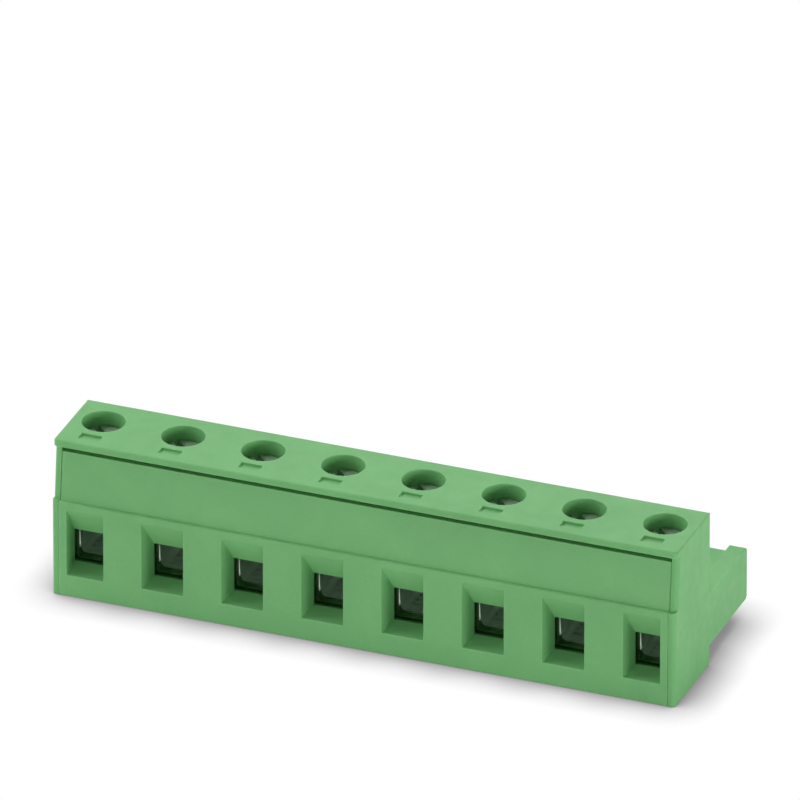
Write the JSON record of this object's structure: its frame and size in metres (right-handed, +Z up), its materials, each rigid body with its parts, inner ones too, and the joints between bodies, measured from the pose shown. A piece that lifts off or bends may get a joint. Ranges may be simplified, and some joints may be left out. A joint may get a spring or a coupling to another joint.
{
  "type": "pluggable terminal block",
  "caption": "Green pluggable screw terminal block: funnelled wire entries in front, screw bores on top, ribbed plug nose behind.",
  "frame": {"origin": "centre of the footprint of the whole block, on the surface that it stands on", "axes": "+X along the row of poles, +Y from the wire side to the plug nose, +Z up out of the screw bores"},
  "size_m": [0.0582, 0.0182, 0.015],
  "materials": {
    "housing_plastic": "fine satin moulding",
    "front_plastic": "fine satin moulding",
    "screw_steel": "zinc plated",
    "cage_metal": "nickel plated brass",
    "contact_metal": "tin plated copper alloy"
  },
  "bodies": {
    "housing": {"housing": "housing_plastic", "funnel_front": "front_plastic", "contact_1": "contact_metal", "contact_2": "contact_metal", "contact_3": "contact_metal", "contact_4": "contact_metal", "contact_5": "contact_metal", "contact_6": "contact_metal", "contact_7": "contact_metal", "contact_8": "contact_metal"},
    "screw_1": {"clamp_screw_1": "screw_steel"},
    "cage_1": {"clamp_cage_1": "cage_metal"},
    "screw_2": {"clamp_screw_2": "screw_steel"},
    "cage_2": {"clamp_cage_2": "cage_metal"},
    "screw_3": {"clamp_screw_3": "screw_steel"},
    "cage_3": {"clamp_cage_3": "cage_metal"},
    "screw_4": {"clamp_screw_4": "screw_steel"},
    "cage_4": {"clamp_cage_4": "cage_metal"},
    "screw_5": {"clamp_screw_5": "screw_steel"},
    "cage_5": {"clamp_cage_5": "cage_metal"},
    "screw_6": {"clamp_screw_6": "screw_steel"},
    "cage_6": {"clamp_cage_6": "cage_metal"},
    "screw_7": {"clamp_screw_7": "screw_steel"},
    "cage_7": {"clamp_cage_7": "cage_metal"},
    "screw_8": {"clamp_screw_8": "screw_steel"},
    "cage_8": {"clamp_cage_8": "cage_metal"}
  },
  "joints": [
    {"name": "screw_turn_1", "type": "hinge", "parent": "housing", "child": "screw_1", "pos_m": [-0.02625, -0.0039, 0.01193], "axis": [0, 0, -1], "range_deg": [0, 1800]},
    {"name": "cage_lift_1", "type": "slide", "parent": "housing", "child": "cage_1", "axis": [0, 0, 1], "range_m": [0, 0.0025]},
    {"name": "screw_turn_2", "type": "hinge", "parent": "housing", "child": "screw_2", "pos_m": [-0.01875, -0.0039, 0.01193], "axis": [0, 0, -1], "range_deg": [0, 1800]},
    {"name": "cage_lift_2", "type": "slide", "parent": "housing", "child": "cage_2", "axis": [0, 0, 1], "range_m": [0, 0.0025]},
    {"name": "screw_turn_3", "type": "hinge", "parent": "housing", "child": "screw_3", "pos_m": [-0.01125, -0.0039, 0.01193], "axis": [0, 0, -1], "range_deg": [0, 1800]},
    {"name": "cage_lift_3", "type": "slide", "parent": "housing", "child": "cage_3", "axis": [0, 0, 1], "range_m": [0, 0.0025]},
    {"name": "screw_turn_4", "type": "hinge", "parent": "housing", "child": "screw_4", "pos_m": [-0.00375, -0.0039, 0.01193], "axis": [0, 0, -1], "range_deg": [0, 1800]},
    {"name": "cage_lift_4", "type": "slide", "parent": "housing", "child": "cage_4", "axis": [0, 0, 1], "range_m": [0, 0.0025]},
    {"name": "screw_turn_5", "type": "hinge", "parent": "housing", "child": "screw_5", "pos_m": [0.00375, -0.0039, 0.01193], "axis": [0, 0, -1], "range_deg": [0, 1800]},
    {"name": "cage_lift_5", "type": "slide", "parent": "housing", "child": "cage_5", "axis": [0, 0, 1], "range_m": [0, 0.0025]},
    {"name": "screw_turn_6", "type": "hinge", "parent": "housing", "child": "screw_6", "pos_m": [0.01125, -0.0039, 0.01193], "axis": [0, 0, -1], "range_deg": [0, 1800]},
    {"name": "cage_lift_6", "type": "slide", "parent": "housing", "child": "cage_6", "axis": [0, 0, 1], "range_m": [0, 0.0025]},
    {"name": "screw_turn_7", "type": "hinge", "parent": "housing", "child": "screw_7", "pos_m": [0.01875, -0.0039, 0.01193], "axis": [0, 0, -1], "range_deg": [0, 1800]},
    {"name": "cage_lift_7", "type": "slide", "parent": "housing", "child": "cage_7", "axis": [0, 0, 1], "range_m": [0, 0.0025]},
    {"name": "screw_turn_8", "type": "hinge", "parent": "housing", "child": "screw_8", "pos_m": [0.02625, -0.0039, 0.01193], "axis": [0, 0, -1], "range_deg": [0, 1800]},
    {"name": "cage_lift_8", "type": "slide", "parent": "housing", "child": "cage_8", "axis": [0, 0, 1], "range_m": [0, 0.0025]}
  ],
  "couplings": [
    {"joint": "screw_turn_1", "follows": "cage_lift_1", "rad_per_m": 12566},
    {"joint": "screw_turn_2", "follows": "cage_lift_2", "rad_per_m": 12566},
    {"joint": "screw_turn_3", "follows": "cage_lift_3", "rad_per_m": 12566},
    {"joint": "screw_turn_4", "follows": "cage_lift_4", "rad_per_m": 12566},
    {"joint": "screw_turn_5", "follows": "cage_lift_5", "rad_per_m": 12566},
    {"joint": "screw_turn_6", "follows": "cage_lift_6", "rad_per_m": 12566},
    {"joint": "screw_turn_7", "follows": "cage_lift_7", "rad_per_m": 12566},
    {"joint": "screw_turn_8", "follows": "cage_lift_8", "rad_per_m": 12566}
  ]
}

-*-*-

**Instructions to follow:** Extract all of the data above without altering anything.

**Correct result:**
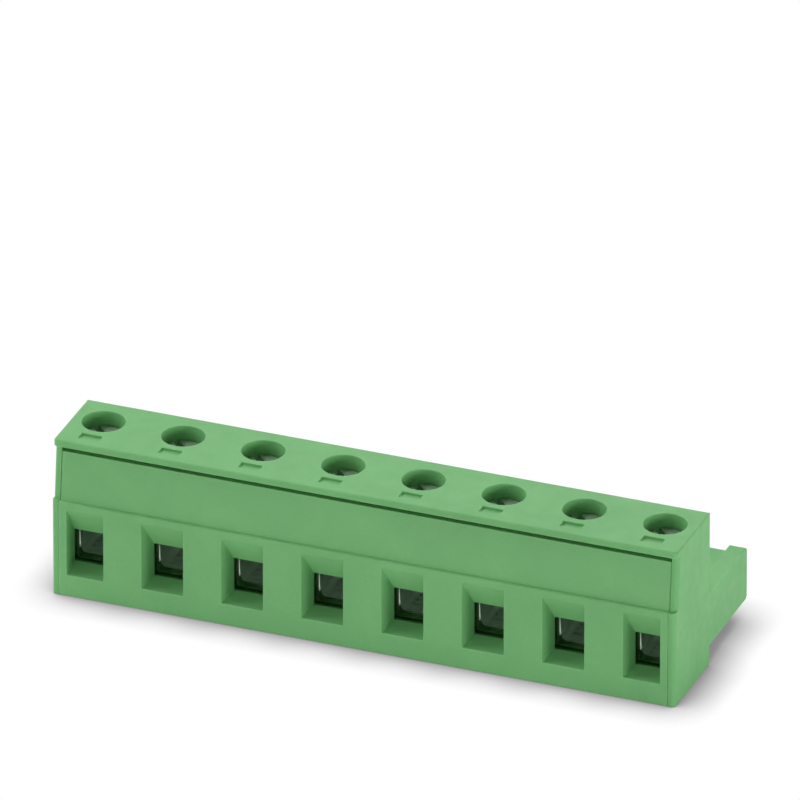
Write the JSON record of this object's structure: its frame and size in metres (right-handed, +Z up), its materials, each rigid body with its parts, inner ones too, and the joints between bodies, measured from the pose shown. A piece that lifts off or bends may get a joint. Ranges may be simplified, and some joints may be left out. A joint may get a spring or a coupling to another joint.
{
  "type": "pluggable terminal block",
  "caption": "Green pluggable screw terminal block: funnelled wire entries in front, screw bores on top, ribbed plug nose behind.",
  "frame": {"origin": "centre of the footprint of the whole block, on the surface that it stands on", "axes": "+X along the row of poles, +Y from the wire side to the plug nose, +Z up out of the screw bores"},
  "size_m": [0.0582, 0.0182, 0.015],
  "materials": {
    "housing_plastic": "fine satin moulding",
    "front_plastic": "fine satin moulding",
    "screw_steel": "zinc plated",
    "cage_metal": "nickel plated brass",
    "contact_metal": "tin plated copper alloy"
  },
  "bodies": {
    "housing": {"housing": "housing_plastic", "funnel_front": "front_plastic", "contact_1": "contact_metal", "contact_2": "contact_metal", "contact_3": "contact_metal", "contact_4": "contact_metal", "contact_5": "contact_metal", "contact_6": "contact_metal", "contact_7": "contact_metal", "contact_8": "contact_metal"},
    "screw_1": {"clamp_screw_1": "screw_steel"},
    "cage_1": {"clamp_cage_1": "cage_metal"},
    "screw_2": {"clamp_screw_2": "screw_steel"},
    "cage_2": {"clamp_cage_2": "cage_metal"},
    "screw_3": {"clamp_screw_3": "screw_steel"},
    "cage_3": {"clamp_cage_3": "cage_metal"},
    "screw_4": {"clamp_screw_4": "screw_steel"},
    "cage_4": {"clamp_cage_4": "cage_metal"},
    "screw_5": {"clamp_screw_5": "screw_steel"},
    "cage_5": {"clamp_cage_5": "cage_metal"},
    "screw_6": {"clamp_screw_6": "screw_steel"},
    "cage_6": {"clamp_cage_6": "cage_metal"},
    "screw_7": {"clamp_screw_7": "screw_steel"},
    "cage_7": {"clamp_cage_7": "cage_metal"},
    "screw_8": {"clamp_screw_8": "screw_steel"},
    "cage_8": {"clamp_cage_8": "cage_metal"}
  },
  "joints": [
    {"name": "screw_turn_1", "type": "hinge", "parent": "housing", "child": "screw_1", "pos_m": [-0.02625, -0.0039, 0.01193], "axis": [0, 0, -1], "range_deg": [0, 1800]},
    {"name": "cage_lift_1", "type": "slide", "parent": "housing", "child": "cage_1", "axis": [0, 0, 1], "range_m": [0, 0.0025]},
    {"name": "screw_turn_2", "type": "hinge", "parent": "housing", "child": "screw_2", "pos_m": [-0.01875, -0.0039, 0.01193], "axis": [0, 0, -1], "range_deg": [0, 1800]},
    {"name": "cage_lift_2", "type": "slide", "parent": "housing", "child": "cage_2", "axis": [0, 0, 1], "range_m": [0, 0.0025]},
    {"name": "screw_turn_3", "type": "hinge", "parent": "housing", "child": "screw_3", "pos_m": [-0.01125, -0.0039, 0.01193], "axis": [0, 0, -1], "range_deg": [0, 1800]},
    {"name": "cage_lift_3", "type": "slide", "parent": "housing", "child": "cage_3", "axis": [0, 0, 1], "range_m": [0, 0.0025]},
    {"name": "screw_turn_4", "type": "hinge", "parent": "housing", "child": "screw_4", "pos_m": [-0.00375, -0.0039, 0.01193], "axis": [0, 0, -1], "range_deg": [0, 1800]},
    {"name": "cage_lift_4", "type": "slide", "parent": "housing", "child": "cage_4", "axis": [0, 0, 1], "range_m": [0, 0.0025]},
    {"name": "screw_turn_5", "type": "hinge", "parent": "housing", "child": "screw_5", "pos_m": [0.00375, -0.0039, 0.01193], "axis": [0, 0, -1], "range_deg": [0, 1800]},
    {"name": "cage_lift_5", "type": "slide", "parent": "housing", "child": "cage_5", "axis": [0, 0, 1], "range_m": [0, 0.0025]},
    {"name": "screw_turn_6", "type": "hinge", "parent": "housing", "child": "screw_6", "pos_m": [0.01125, -0.0039, 0.01193], "axis": [0, 0, -1], "range_deg": [0, 1800]},
    {"name": "cage_lift_6", "type": "slide", "parent": "housing", "child": "cage_6", "axis": [0, 0, 1], "range_m": [0, 0.0025]},
    {"name": "screw_turn_7", "type": "hinge", "parent": "housing", "child": "screw_7", "pos_m": [0.01875, -0.0039, 0.01193], "axis": [0, 0, -1], "range_deg": [0, 1800]},
    {"name": "cage_lift_7", "type": "slide", "parent": "housing", "child": "cage_7", "axis": [0, 0, 1], "range_m": [0, 0.0025]},
    {"name": "screw_turn_8", "type": "hinge", "parent": "housing", "child": "screw_8", "pos_m": [0.02625, -0.0039, 0.01193], "axis": [0, 0, -1], "range_deg": [0, 1800]},
    {"name": "cage_lift_8", "type": "slide", "parent": "housing", "child": "cage_8", "axis": [0, 0, 1], "range_m": [0, 0.0025]}
  ],
  "couplings": [
    {"joint": "screw_turn_1", "follows": "cage_lift_1", "rad_per_m": 12566},
    {"joint": "screw_turn_2", "follows": "cage_lift_2", "rad_per_m": 12566},
    {"joint": "screw_turn_3", "follows": "cage_lift_3", "rad_per_m": 12566},
    {"joint": "screw_turn_4", "follows": "cage_lift_4", "rad_per_m": 12566},
    {"joint": "screw_turn_5", "follows": "cage_lift_5", "rad_per_m": 12566},
    {"joint": "screw_turn_6", "follows": "cage_lift_6", "rad_per_m": 12566},
    {"joint": "screw_turn_7", "follows": "cage_lift_7", "rad_per_m": 12566},
    {"joint": "screw_turn_8", "follows": "cage_lift_8", "rad_per_m": 12566}
  ]
}